EXERCISE BRIEF =>
Check each line of the material. Copy those containing "pose".

EXTRACTED DATA =>
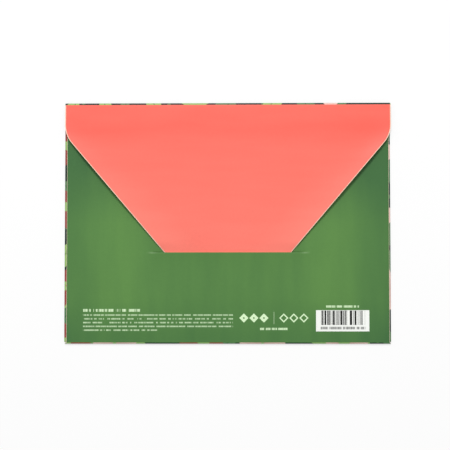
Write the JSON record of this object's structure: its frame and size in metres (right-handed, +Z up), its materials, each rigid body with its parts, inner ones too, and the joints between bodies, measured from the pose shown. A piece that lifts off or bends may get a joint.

==

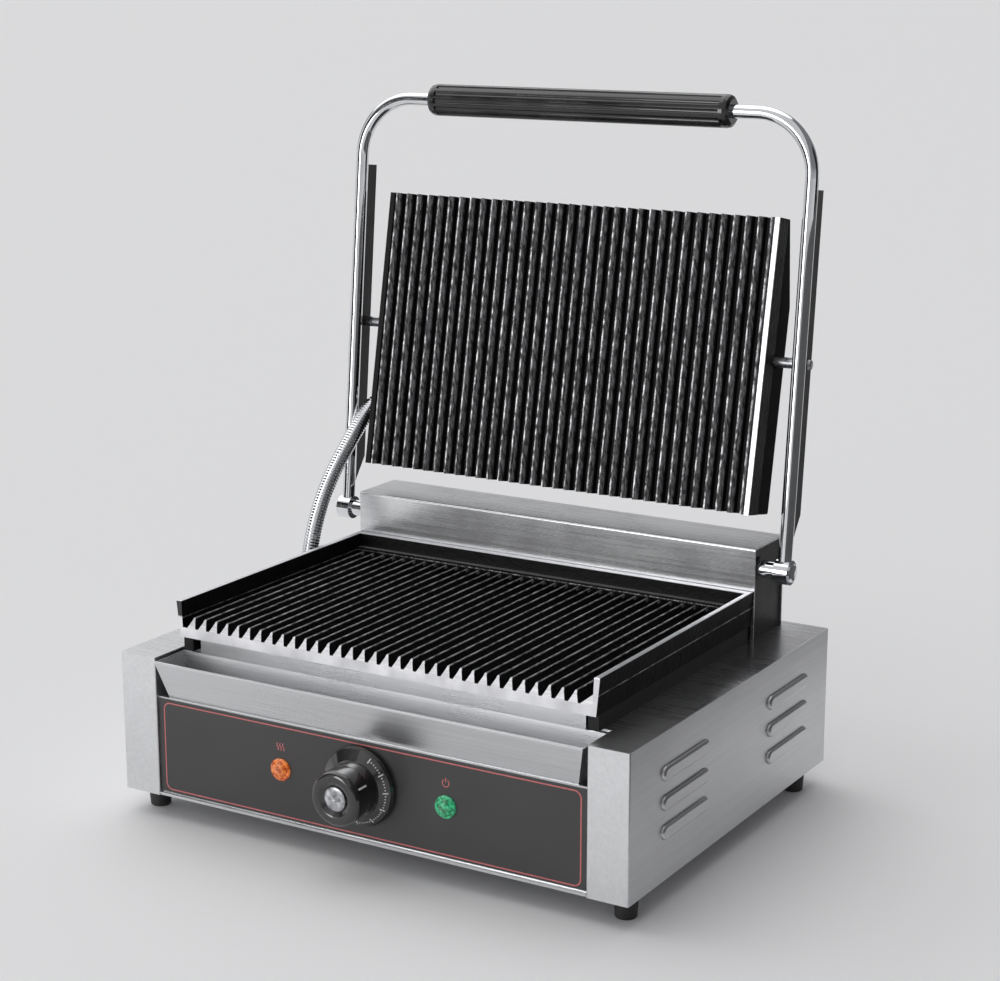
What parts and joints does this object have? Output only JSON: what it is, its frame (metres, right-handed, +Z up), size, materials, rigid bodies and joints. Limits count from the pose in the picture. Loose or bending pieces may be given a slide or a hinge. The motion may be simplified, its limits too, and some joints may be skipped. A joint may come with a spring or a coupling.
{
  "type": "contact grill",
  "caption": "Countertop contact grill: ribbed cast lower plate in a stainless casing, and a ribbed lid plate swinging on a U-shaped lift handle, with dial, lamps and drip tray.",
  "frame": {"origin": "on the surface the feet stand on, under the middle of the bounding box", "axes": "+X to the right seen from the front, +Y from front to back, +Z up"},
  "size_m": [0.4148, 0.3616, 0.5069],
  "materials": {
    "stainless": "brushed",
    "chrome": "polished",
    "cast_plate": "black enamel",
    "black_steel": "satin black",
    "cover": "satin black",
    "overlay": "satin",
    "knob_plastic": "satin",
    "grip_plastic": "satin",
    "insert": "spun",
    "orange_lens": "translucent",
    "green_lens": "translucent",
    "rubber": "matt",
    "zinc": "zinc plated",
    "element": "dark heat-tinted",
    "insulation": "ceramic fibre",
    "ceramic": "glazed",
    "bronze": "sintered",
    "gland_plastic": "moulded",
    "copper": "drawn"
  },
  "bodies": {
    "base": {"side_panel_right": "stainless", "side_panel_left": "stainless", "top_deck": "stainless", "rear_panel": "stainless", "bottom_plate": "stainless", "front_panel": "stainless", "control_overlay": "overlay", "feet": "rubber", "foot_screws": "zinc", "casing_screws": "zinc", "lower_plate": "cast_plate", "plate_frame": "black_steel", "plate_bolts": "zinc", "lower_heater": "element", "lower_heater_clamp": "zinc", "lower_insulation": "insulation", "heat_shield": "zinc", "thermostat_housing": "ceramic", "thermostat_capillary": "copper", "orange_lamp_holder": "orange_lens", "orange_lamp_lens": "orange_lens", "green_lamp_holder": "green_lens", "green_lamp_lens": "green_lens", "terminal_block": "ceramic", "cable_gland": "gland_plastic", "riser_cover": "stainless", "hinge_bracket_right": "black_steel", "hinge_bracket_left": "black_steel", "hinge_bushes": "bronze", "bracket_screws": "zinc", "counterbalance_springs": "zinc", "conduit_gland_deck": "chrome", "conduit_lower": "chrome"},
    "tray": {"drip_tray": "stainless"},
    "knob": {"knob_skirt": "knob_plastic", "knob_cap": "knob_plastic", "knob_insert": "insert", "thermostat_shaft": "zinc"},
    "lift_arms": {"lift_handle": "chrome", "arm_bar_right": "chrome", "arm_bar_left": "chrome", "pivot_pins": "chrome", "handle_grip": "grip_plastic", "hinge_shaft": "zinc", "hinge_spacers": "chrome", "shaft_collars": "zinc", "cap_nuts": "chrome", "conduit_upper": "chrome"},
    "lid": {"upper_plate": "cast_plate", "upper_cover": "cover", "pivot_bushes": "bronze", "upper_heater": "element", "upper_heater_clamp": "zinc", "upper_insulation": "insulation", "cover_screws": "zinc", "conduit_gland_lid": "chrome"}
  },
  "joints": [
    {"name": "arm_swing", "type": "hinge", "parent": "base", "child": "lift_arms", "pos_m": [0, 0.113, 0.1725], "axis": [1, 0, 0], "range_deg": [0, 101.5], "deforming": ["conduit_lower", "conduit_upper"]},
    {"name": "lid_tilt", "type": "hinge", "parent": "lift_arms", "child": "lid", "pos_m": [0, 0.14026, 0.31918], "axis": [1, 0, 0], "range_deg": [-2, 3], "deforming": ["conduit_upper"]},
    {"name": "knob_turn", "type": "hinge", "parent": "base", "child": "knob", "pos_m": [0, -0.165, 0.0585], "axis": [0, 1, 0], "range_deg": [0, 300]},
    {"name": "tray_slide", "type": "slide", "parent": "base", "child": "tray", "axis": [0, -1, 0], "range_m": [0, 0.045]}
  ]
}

FINISHED EXERCISE =>
Write the JSON record of this object's structure: its frame and size in metres (right-handed, +Z up), its materials, each rigid body with its parts, inner ones too, and the joints between bodies, measured from the pose shown. A piece that lifts off or bends may get a joint.
What parts and joints does this object have? Output only JSON: what it is, its frame (metres, right-handed, +Z up), size, materials, rigid bodies and joints. Limits count from the pose in the picture. Loose or bending pieces may be given a slide or a hinge. The motion may be simplified, its limits too, and some joints may be skipped. A joint may come with a spring or a coupling.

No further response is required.